Birds & the Quiet

Night falls slowly as a flock of black birds passes north-ward, searching for a shelter through the night. Soon there will be nothing but silence, and the occasional howling of the wind. It is late April in the Danish forests, and the tall beeches stand as shadows by the lake shore. They are waiting for milder seasons to come, but the only thing approaching now, is the end of the day.

“Rest and be thankful”

William Wordsworth

Before and after the Pause

There is nothing unfamiliar in witnessing the dusk of evening. The cyclic movement of nature, a passage of time which was never any different. Darkness, light and darkness again. Yet, it carries a sense of longing, as if darkness was something distant, a remnant of history, echoing a time before evenings were lit up by streetlights, screens and production halls. Before the extent of technology grew, eroded the daily pauses and changed our understanding of rest. Today the coming of dusk, doesn’t naturally mark a time for slowing down, and so we have become more alienated from stillness itself. From the cooling of the atmosphere that makes the wind settle, or the bird finding shelter under branches and leaves.
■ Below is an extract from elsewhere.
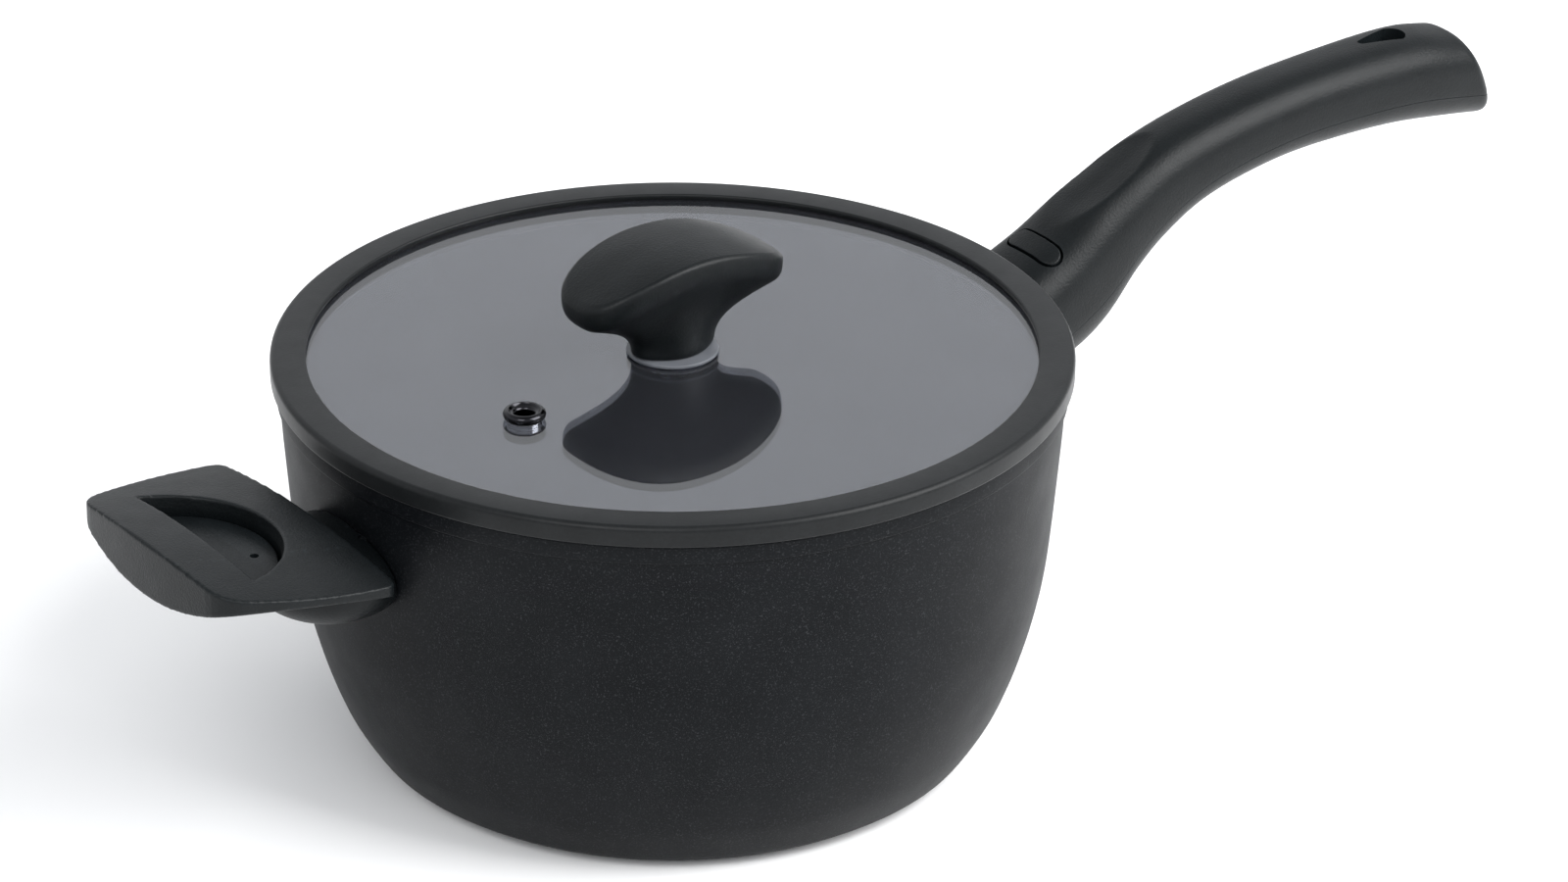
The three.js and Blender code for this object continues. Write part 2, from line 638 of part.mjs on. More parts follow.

Changes in man’s relation to silence pull threads to the historical period of early European industrialization. The invention of electric light initiated a period of immense productivity. From this point, a culture of wakefulness slowly expanded. Initially as nightshifts, creating a sleepless industry and later as urban spaces in constant illumination. Suddenly the balance between night and day was manipulated by an abundance of artificial light. This changed the perception of sleep, made it inferior to the values of modernity, until it gradually became part of capitalism itself. Highly commercialised, the bed is now part of a sleep-industry which has developed within the ethos of a wakeful culture. The phrase “we sleep a third of our lives, which determines the value of our time being awake, is articulated from the same ideologic position and reveals an instrumentalised narrative, reducing rest to a servant for the waking hours.

The Change of Beds

Is it stillness that makes you wander the forest trails? The echo of something missing. Would I be able to find rest here? Lying in the tall grass or the cold forest floor. And what is a bed anyway? Once it was a refuge, a place to find quiet, but now it has become less clear. A piece of furniture which, despite serving the values of our time, seems to hold a problem of passivity, a uselessness disrupting the cycles of production and consumption. It is the same uselessness that emerge as a mist rolling in from the lakes. The ending of the day, hidden from a world, that cannot allow endings to exist. In recent years, this world has enabled a wave of technological optimism to flood the bedrooms, undermining sleep even further. With terms such as smart beds  and living islands, a digital wave of built-in phone chargers and mechanical elevation is challenging the nighttime, compromising its worth through an emphasis on online presence. Now the meaning of going to bed has become more blurred, at once encouraging people to recover, but also to act, as if daytime is the only time that exists.

Towards Sleep

Today scientists are studying birds and other animals to find a comprehensive explanation behind the purpose of sleep. The recuring darkness remains one of life’s great mysteries, and maybe the lack of understanding could form a change of perspective. Watching the evening birds, one gets reminded, not why we sleep, but that we sleep. That sleep returns each night and that it carries an ending with it. In this sense, sleep is not only a physical need, but something deeply existential. It is a parenthesis unspun between what was and what will be, leaning towards tomorrow, but always in the shadow of what came before. Seen in this light, sleep could be an act of modesty, a resistance against a society, obsessed with desires for more. It could be a piece of furniture, not facilitating the act of doing but shaping the place of being. A sanctuary, reminding us of the time that we have already been given. Thankfulness arises from such places and so can calmness itself. As an evening in the forest, where the mind is no longer separated from the body, or distracted about thoughts of what lies ahead. When we are not supposed to do anything but let quietness emerge.